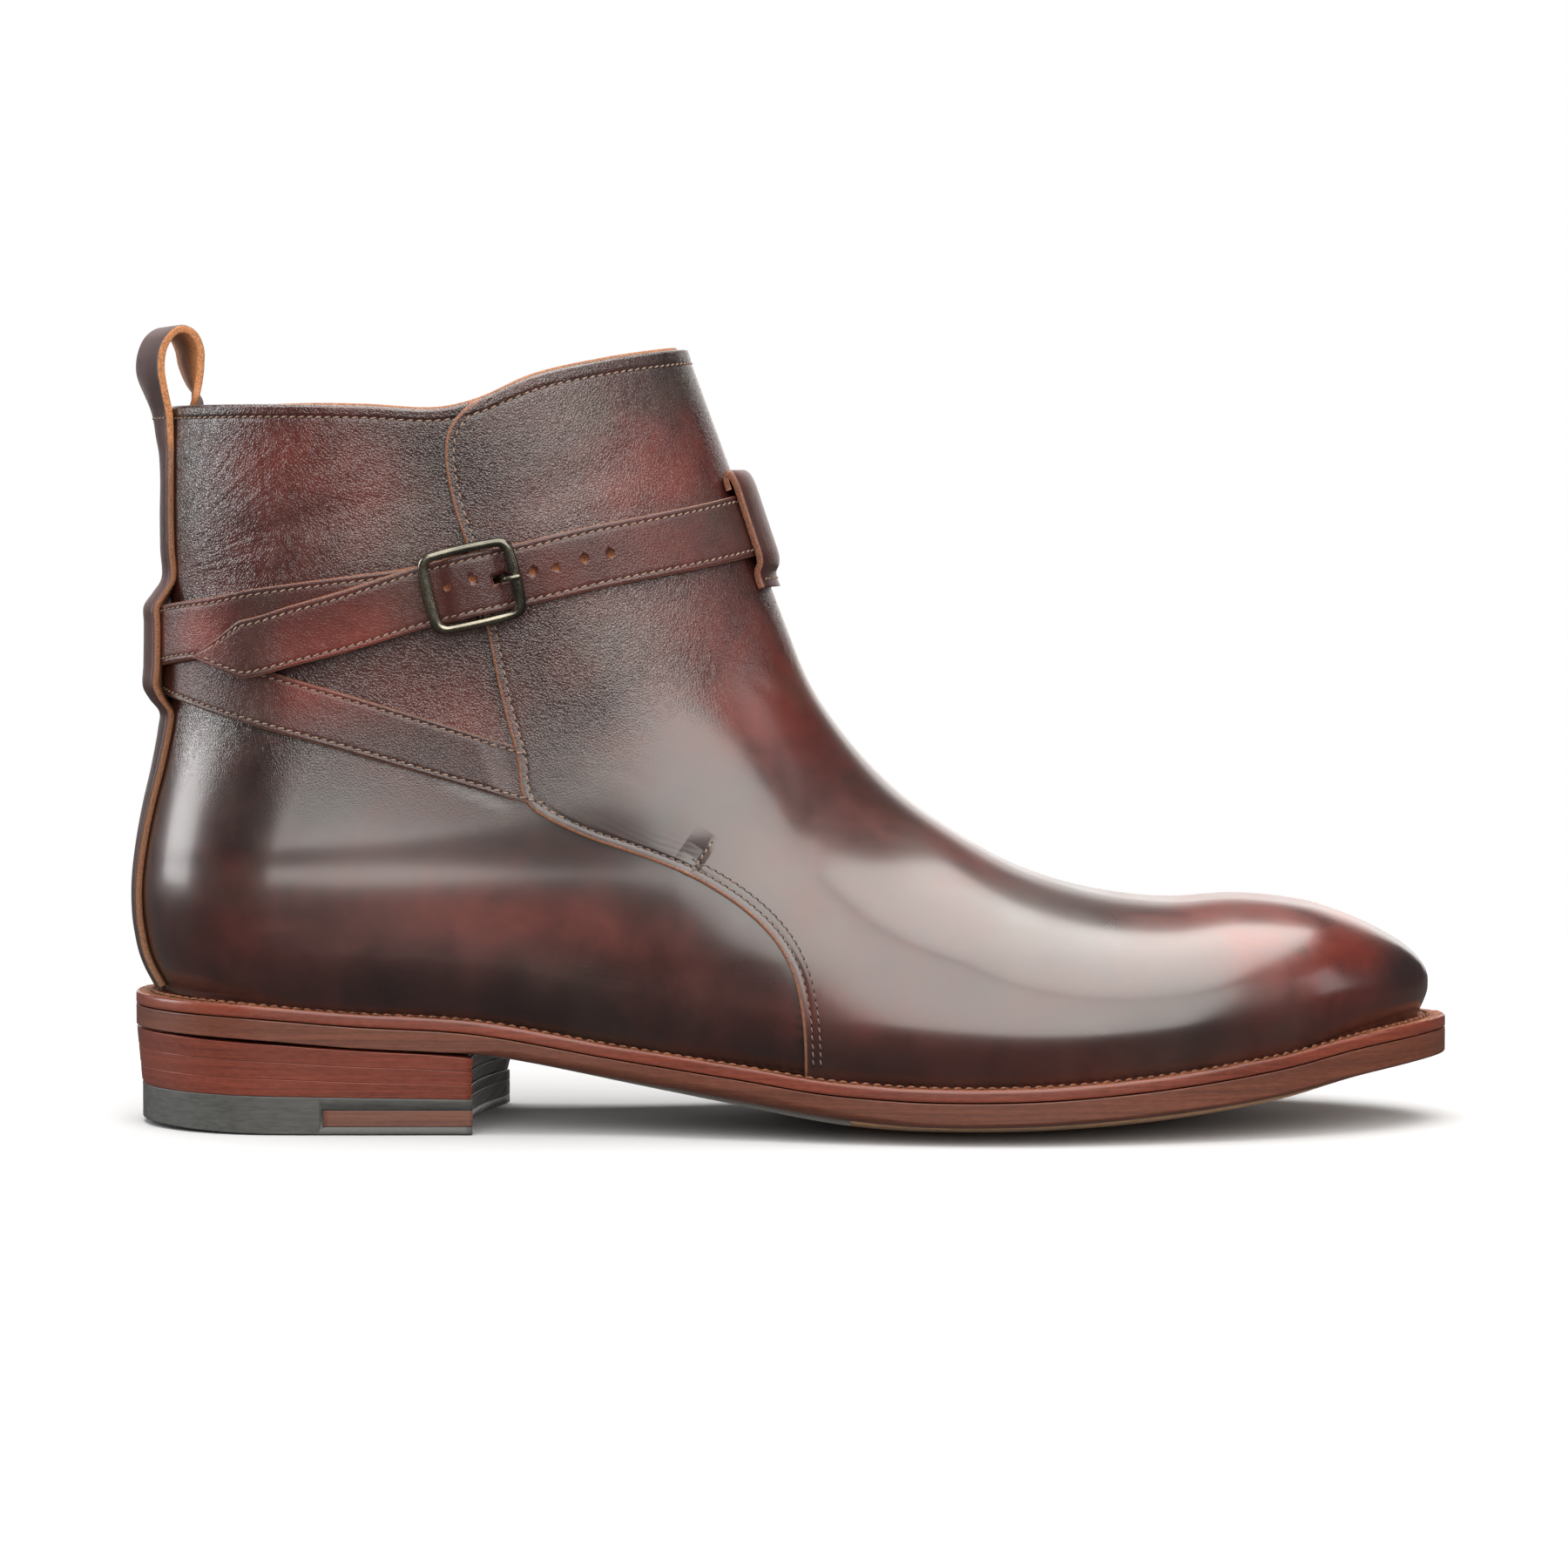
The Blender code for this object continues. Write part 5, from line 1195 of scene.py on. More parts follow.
def build_front_piece():
    levels = fine_levels()
    inward = np.array([0.0, 0.0, 0.0, 0.12, 0.28, 0.5, 0.8, 1.1, 1.5, 1.8, 2.1, 2.4, 2.8, 3.4, 4.2, 5.4]) / 1000
    columns = 110
    rows, normals = [], []
    for level in levels:
        p, n = ring_at(level)
        half = len(p) // 2
        outer = p[: half + 1]
        inner = np.concatenate([p[half:], p[:1]])
        n_outer = n[: half + 1]
        n_inner = np.concatenate([n[half:], n[:1]])
        d = edge_distance(outer[:, 0], outer[:, 2])
        ahead = np.nonzero(d < 0)[0]
        k = ahead[-1] if len(ahead) else 0
        start = k + d[k] / (d[k] - d[k + 1])
        at = np.concatenate([[start], np.arange(int(start) + 1, half + 1)])
        line = []
        for points, normal in ((outer, n_outer), (inner[::-1], n_inner[::-1])):
            q = sampled(at, np.arange(half + 1), points)
            m = sampled(at, np.arange(half + 1), normal)
            s = run_length(q)
            spread = inward[-1] + (s[-1] - inward[-1]) * np.linspace(0, 1, columns) ** 1.5
            where = np.concatenate([inward[:-1], spread])
            line.append((sampled(where, s, q), normed(sampled(where, s, m))))
        (a, an), (b, bn) = line
        rows.append(np.concatenate([a, b[::-1][1:]]))
        normals.append(np.concatenate([an, bn[::-1][1:]]))
    p, n = np.array(rows), np.array(normals)
    x, z = p[..., 0], p[..., 2]
    d = np.clip(edge_distance(x, z), 0, None)
    fold = collar_shape((1 - levels) / LEVEL_RATE)[:, None]
    h = flap_height(d) + troughs(x, z, side_of(p)) + fold * step(d, 0.0003, 0.0020)
    # The first two columns at each end go down the cut edge into the quarter.
    h[:, 0] = h[:, -1] = -0.0003
    h[:, 1] = h[:, -2] = 0.0002
    cut = np.clip(1.15 - d / 0.00105, 0, 1)
    cut[:, :2] = 1
    cut[:, -2:] = 1
    flat = normed(n[-1] * (1, 1, 0))
    ease = np.clip(h[-1] / FLAP_STEP, 0, 1)
    rim = [p[-1] + flat * (h[-1] + o * (1 + 0.5 * ease))[:, None] + (0, 0, rise) for o, rise in RIM[1:]]
    grid = np.concatenate([p + n * h[..., None], np.array(rim)])
    marks, fan = upper_marks(grid, np.concatenate([cut, np.tile(cut[-1], (len(rim), 1))]))
    ob = piece("front_piece", grid, grid_faces(*grid.shape[:2]), ("upper",), (UPPER,), None, marks)
    add_vector(ob, "fan", fan)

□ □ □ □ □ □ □

» **PROBLEM TO WORK ON**
Reproduce the whole listing word for word.

» **CORRECT RESPONSE**
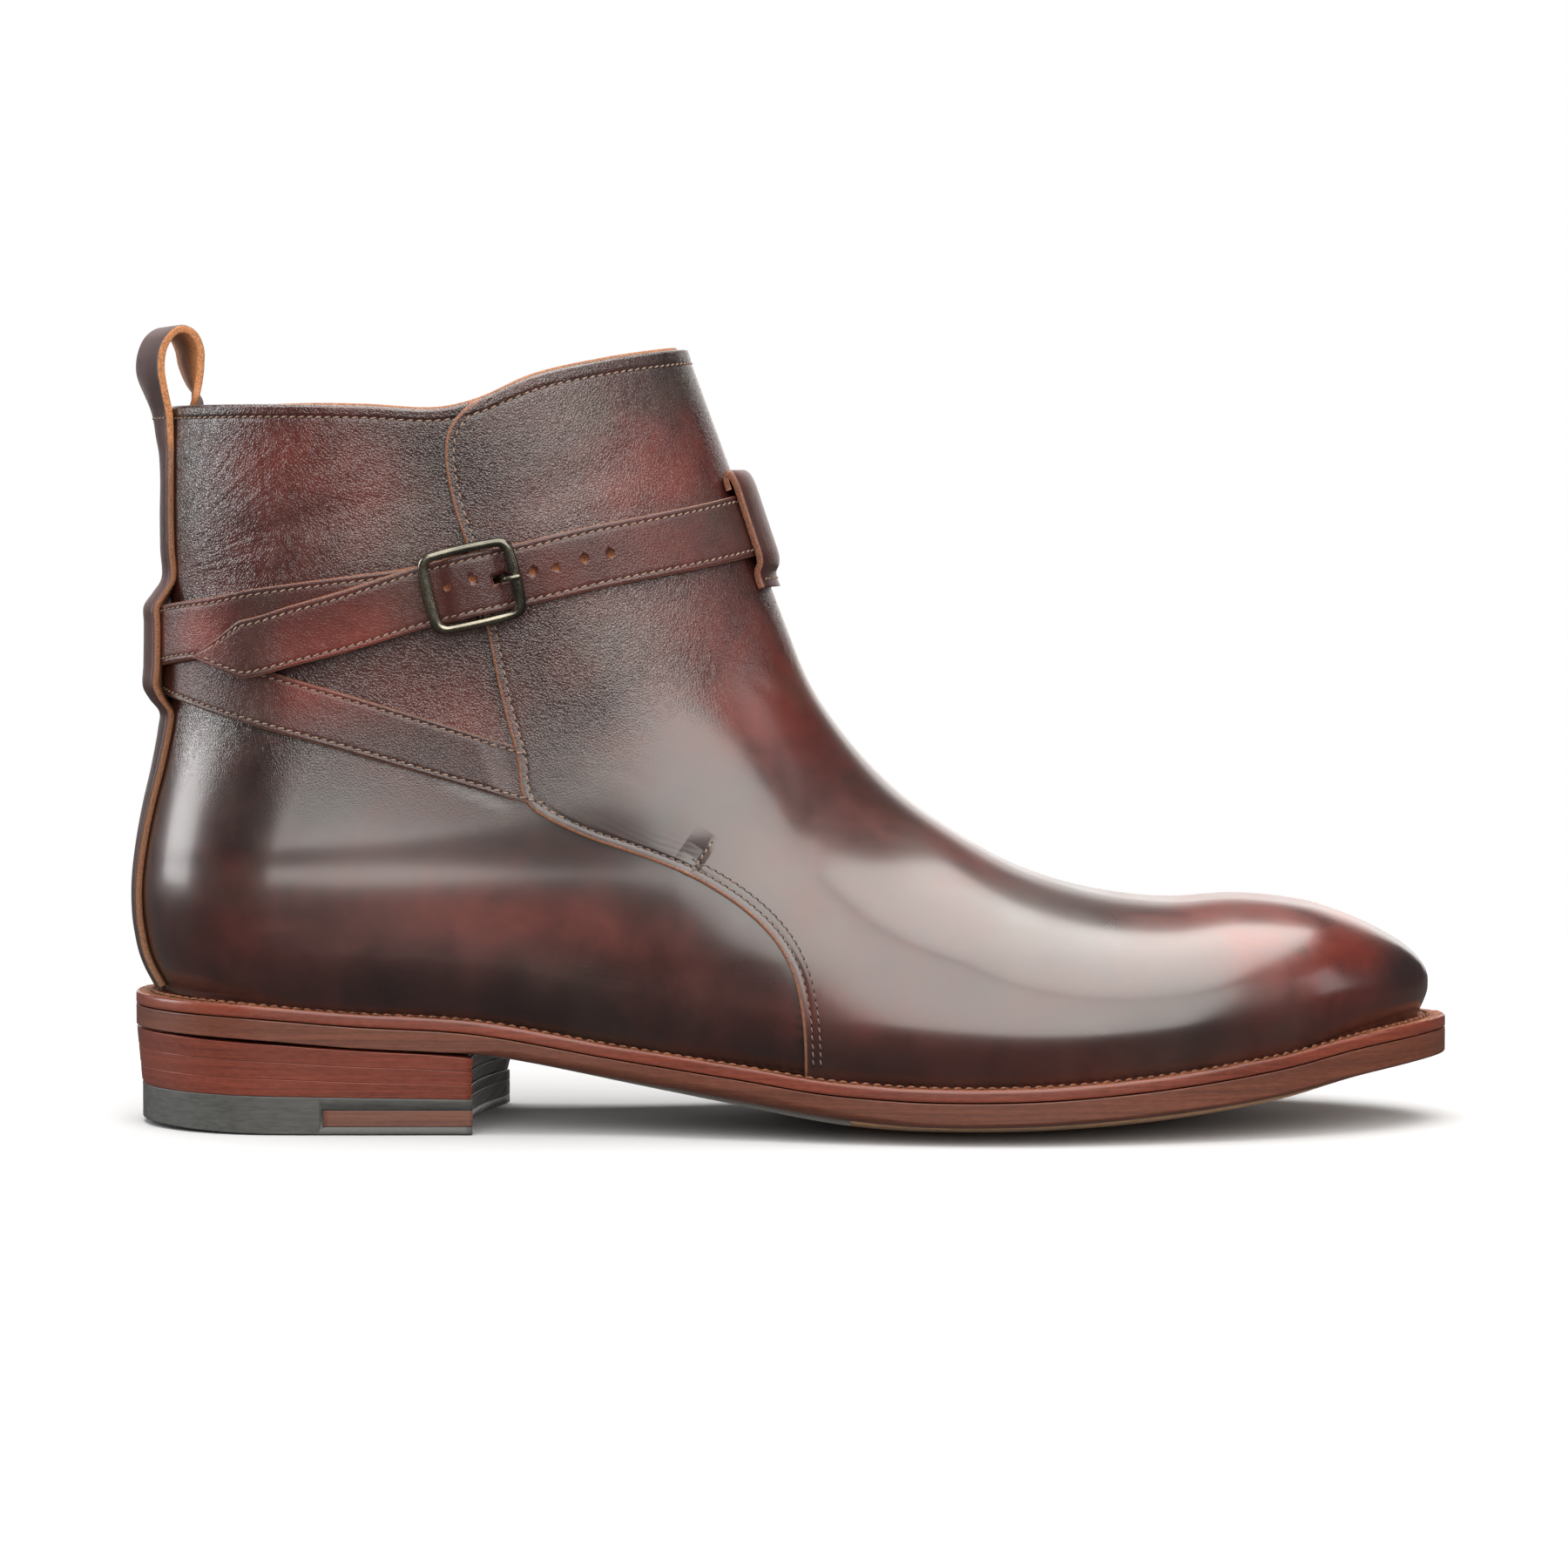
The Blender code for this object continues. Write part 5, from line 1195 of scene.py on. More parts follow.
def build_front_piece():
    levels = fine_levels()
    inward = np.array([0.0, 0.0, 0.0, 0.12, 0.28, 0.5, 0.8, 1.1, 1.5, 1.8, 2.1, 2.4, 2.8, 3.4, 4.2, 5.4]) / 1000
    columns = 110
    rows, normals = [], []
    for level in levels:
        p, n = ring_at(level)
        half = len(p) // 2
        outer = p[: half + 1]
        inner = np.concatenate([p[half:], p[:1]])
        n_outer = n[: half + 1]
        n_inner = np.concatenate([n[half:], n[:1]])
        d = edge_distance(outer[:, 0], outer[:, 2])
        ahead = np.nonzero(d < 0)[0]
        k = ahead[-1] if len(ahead) else 0
        start = k + d[k] / (d[k] - d[k + 1])
        at = np.concatenate([[start], np.arange(int(start) + 1, half + 1)])
        line = []
        for points, normal in ((outer, n_outer), (inner[::-1], n_inner[::-1])):
            q = sampled(at, np.arange(half + 1), points)
            m = sampled(at, np.arange(half + 1), normal)
            s = run_length(q)
            spread = inward[-1] + (s[-1] - inward[-1]) * np.linspace(0, 1, columns) ** 1.5
            where = np.concatenate([inward[:-1], spread])
            line.append((sampled(where, s, q), normed(sampled(where, s, m))))
        (a, an), (b, bn) = line
        rows.append(np.concatenate([a, b[::-1][1:]]))
        normals.append(np.concatenate([an, bn[::-1][1:]]))
    p, n = np.array(rows), np.array(normals)
    x, z = p[..., 0], p[..., 2]
    d = np.clip(edge_distance(x, z), 0, None)
    fold = collar_shape((1 - levels) / LEVEL_RATE)[:, None]
    h = flap_height(d) + troughs(x, z, side_of(p)) + fold * step(d, 0.0003, 0.0020)
    # The first two columns at each end go down the cut edge into the quarter.
    h[:, 0] = h[:, -1] = -0.0003
    h[:, 1] = h[:, -2] = 0.0002
    cut = np.clip(1.15 - d / 0.00105, 0, 1)
    cut[:, :2] = 1
    cut[:, -2:] = 1
    flat = normed(n[-1] * (1, 1, 0))
    ease = np.clip(h[-1] / FLAP_STEP, 0, 1)
    rim = [p[-1] + flat * (h[-1] + o * (1 + 0.5 * ease))[:, None] + (0, 0, rise) for o, rise in RIM[1:]]
    grid = np.concatenate([p + n * h[..., None], np.array(rim)])
    marks, fan = upper_marks(grid, np.concatenate([cut, np.tile(cut[-1], (len(rim), 1))]))
    ob = piece("front_piece", grid, grid_faces(*grid.shape[:2]), ("upper",), (UPPER,), None, marks)
    add_vector(ob, "fan", fan)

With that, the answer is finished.